--- Begin ---
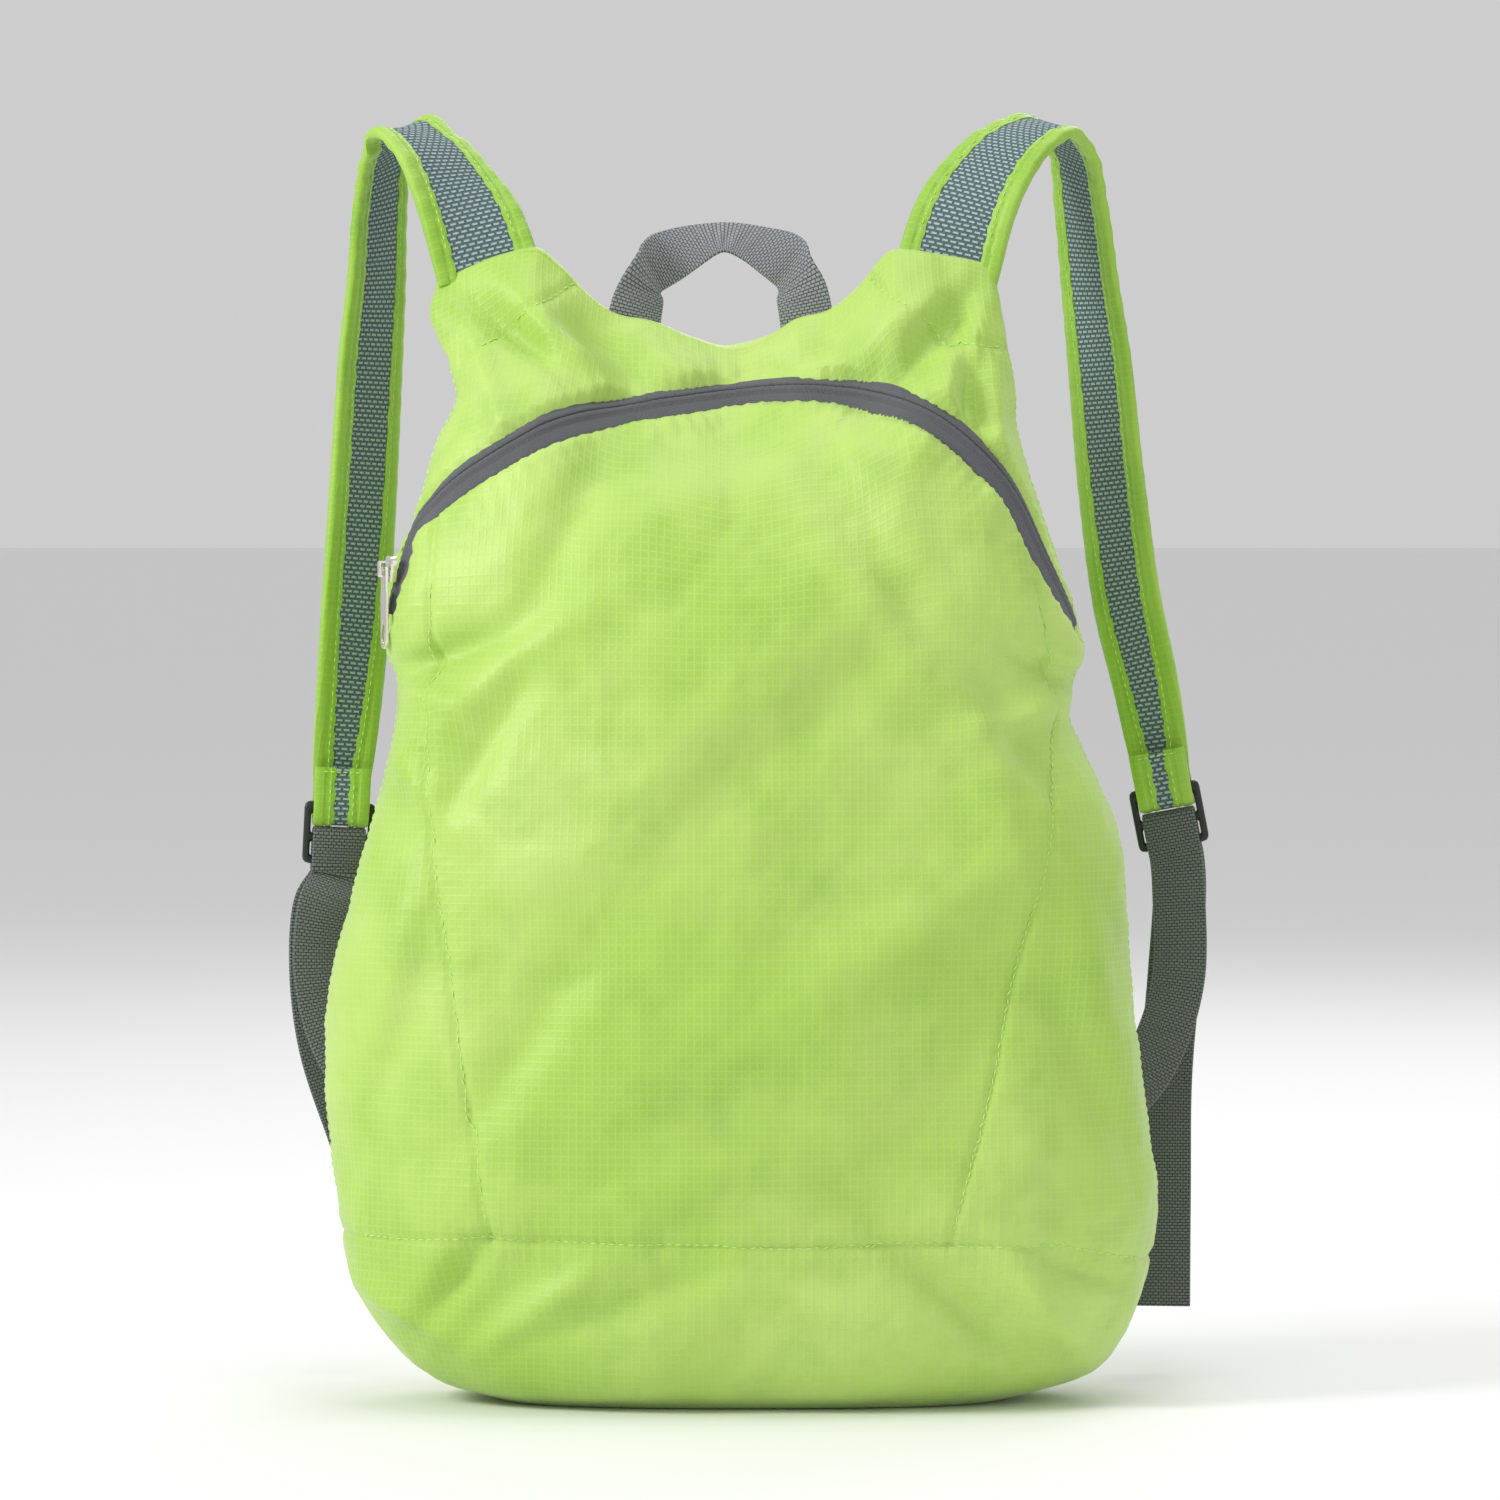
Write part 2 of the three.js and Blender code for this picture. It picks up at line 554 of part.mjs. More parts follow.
// A flat strip of cloth or webbing. Each row has its centre, the direction across it, its width
// and its thickness, and from and to say which share of the width the strip takes.
function strip(rows, { from = (wide) => -wide / 2, to = (wide) => wide / 2, extra = 0 } = {}) {
  const centres = new THREE.CatmullRomCurve3(rows.map((row) => row.centre), false, "centripetal");
  const crossings = new THREE.CatmullRomCurve3(rows.map((row) => row.crossing), false, "catmullrom");
  const count = (rows.length - 1) * STRIP_STEPS;
  const rings = [];
  for (let i = 0; i <= count; i += 1) {
    const share = i / count;
    const j = Math.min(Math.floor(share * (rows.length - 1)), rows.length - 2);
    const t = share * (rows.length - 1) - j;
    const wide = THREE.MathUtils.lerp(rows[j].wide, rows[j + 1].wide, t);
    const thick = THREE.MathUtils.lerp(rows[j].thick, rows[j + 1].thick, t) + extra;
    const centre = centres.getPoint(share);
    const run = centres.getTangent(share);
    const crossing = crossings.getPoint(share);
    crossing.addScaledVector(run, -crossing.dot(run)).normalize();
    const face = run.clone().cross(crossing);
    const at = (sideways, out) =>
      centre.clone().addScaledVector(crossing, sideways).addScaledVector(face, out);
    const [low, high] = [from(wide), to(wide)];
    rings.push([at(high, thick / 2), at(low, thick / 2), at(low, -thick / 2), at(high, -thick / 2)]);
  }
  return loft(rings);
}

const direction = (turn, tilt) => {
  const [a, b] = [THREE.MathUtils.degToRad(turn), THREE.MathUtils.degToRad(tilt)];
  return new THREE.Vector3(Math.cos(a) * Math.cos(b), Math.sin(a) * Math.cos(b), Math.sin(b));
};

const spot = ({ across, back, up }) =>
  new THREE.Vector3(across * halfWidth, back * BAG_DEPTH, up * BAG_HEIGHT);

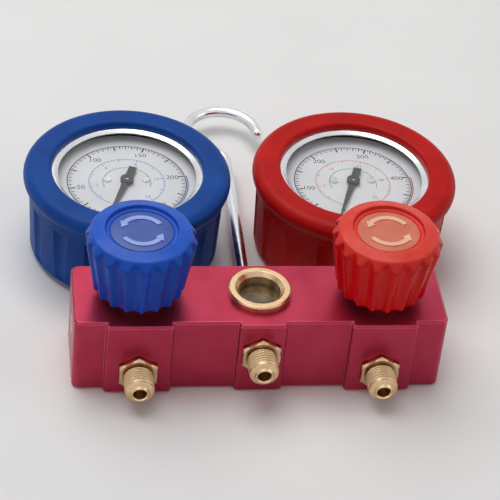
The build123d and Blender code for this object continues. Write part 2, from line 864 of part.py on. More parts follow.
--- End ---
Print the material above once more, exactly.

→ Result of the exercise
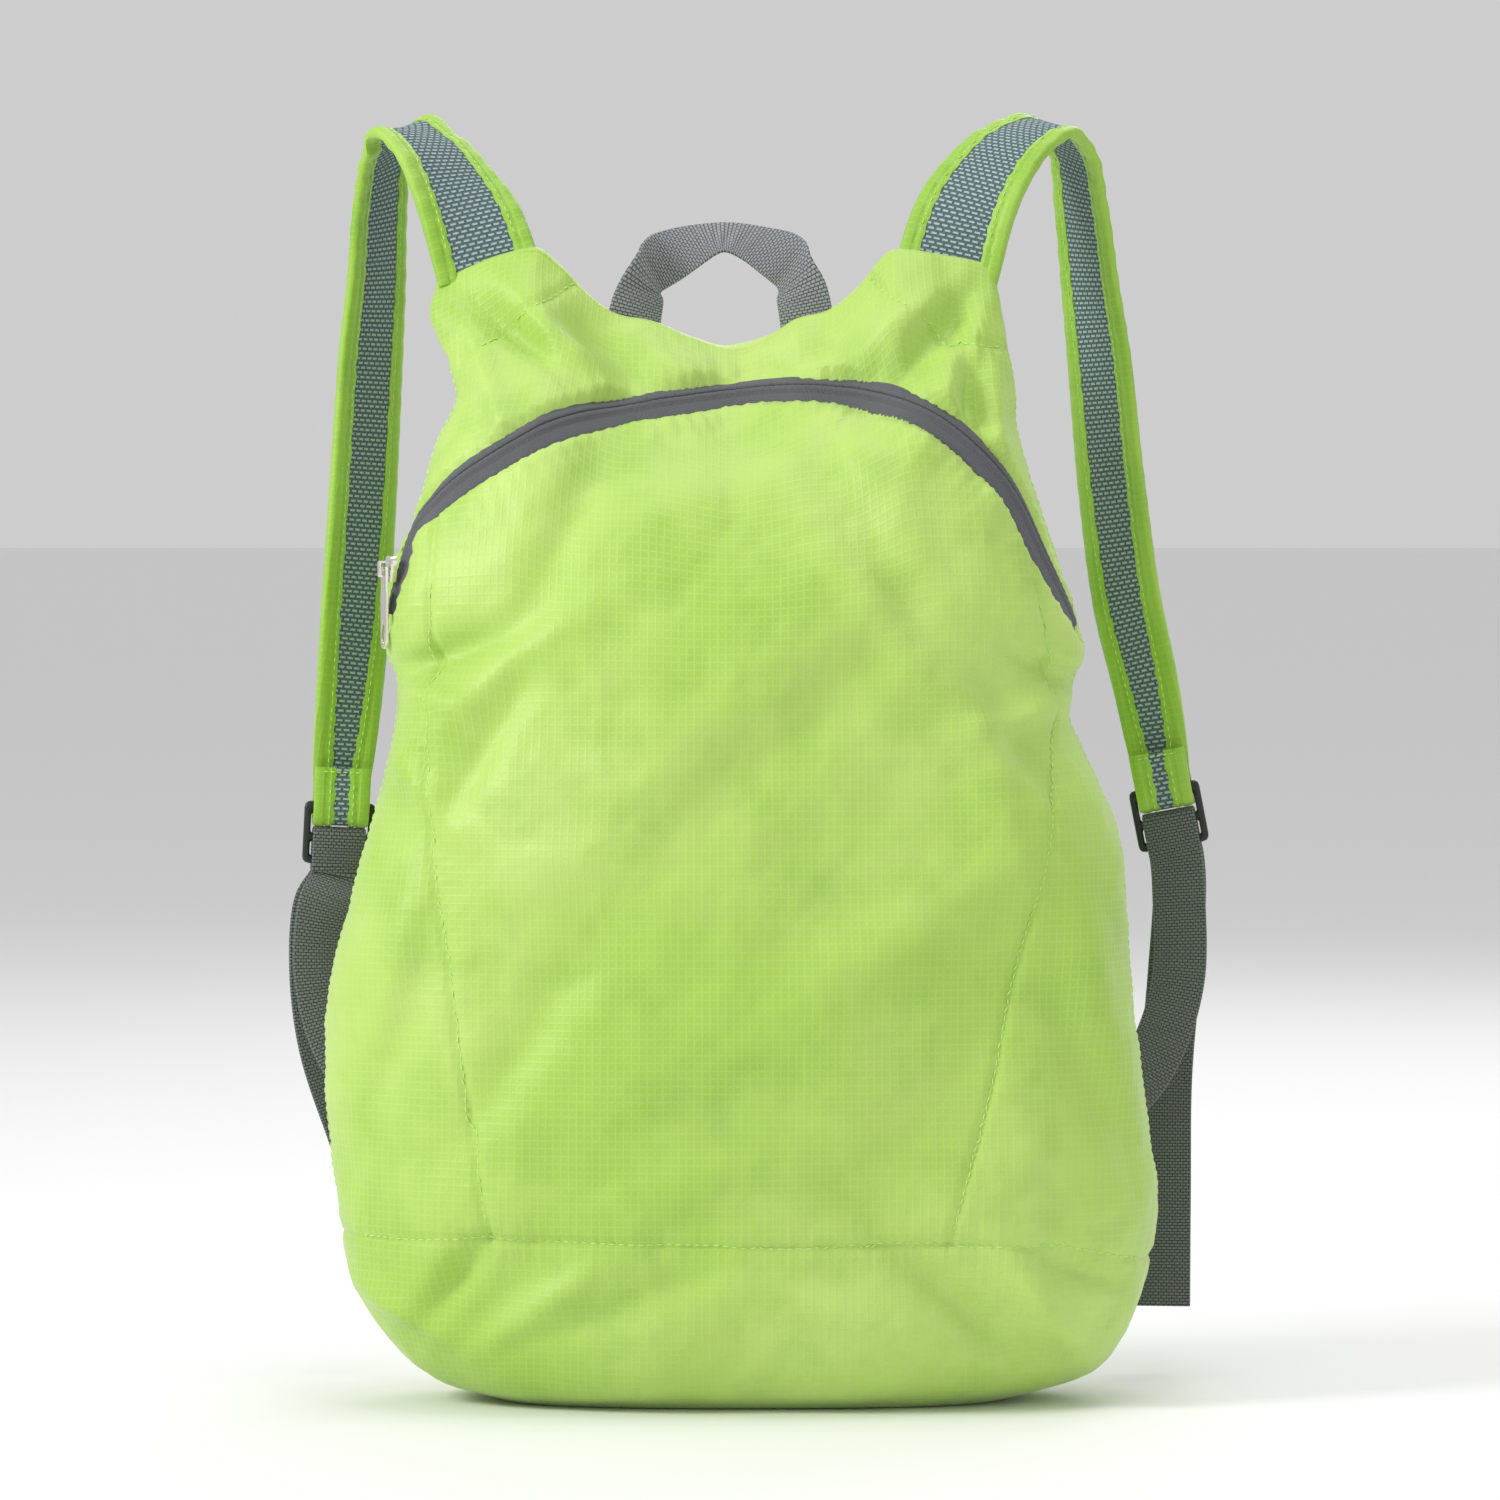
Write part 2 of the three.js and Blender code for this picture. It picks up at line 554 of part.mjs. More parts follow.
// A flat strip of cloth or webbing. Each row has its centre, the direction across it, its width
// and its thickness, and from and to say which share of the width the strip takes.
function strip(rows, { from = (wide) => -wide / 2, to = (wide) => wide / 2, extra = 0 } = {}) {
  const centres = new THREE.CatmullRomCurve3(rows.map((row) => row.centre), false, "centripetal");
  const crossings = new THREE.CatmullRomCurve3(rows.map((row) => row.crossing), false, "catmullrom");
  const count = (rows.length - 1) * STRIP_STEPS;
  const rings = [];
  for (let i = 0; i <= count; i += 1) {
    const share = i / count;
    const j = Math.min(Math.floor(share * (rows.length - 1)), rows.length - 2);
    const t = share * (rows.length - 1) - j;
    const wide = THREE.MathUtils.lerp(rows[j].wide, rows[j + 1].wide, t);
    const thick = THREE.MathUtils.lerp(rows[j].thick, rows[j + 1].thick, t) + extra;
    const centre = centres.getPoint(share);
    const run = centres.getTangent(share);
    const crossing = crossings.getPoint(share);
    crossing.addScaledVector(run, -crossing.dot(run)).normalize();
    const face = run.clone().cross(crossing);
    const at = (sideways, out) =>
      centre.clone().addScaledVector(crossing, sideways).addScaledVector(face, out);
    const [low, high] = [from(wide), to(wide)];
    rings.push([at(high, thick / 2), at(low, thick / 2), at(low, -thick / 2), at(high, -thick / 2)]);
  }
  return loft(rings);
}

const direction = (turn, tilt) => {
  const [a, b] = [THREE.MathUtils.degToRad(turn), THREE.MathUtils.degToRad(tilt)];
  return new THREE.Vector3(Math.cos(a) * Math.cos(b), Math.sin(a) * Math.cos(b), Math.sin(b));
};

const spot = ({ across, back, up }) =>
  new THREE.Vector3(across * halfWidth, back * BAG_DEPTH, up * BAG_HEIGHT);

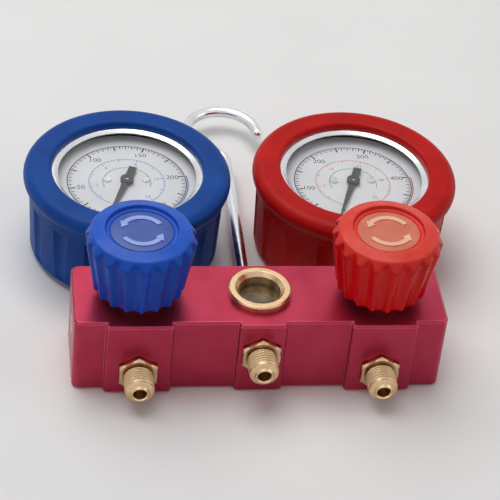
The build123d and Blender code for this object continues. Write part 2, from line 864 of part.py on. More parts follow.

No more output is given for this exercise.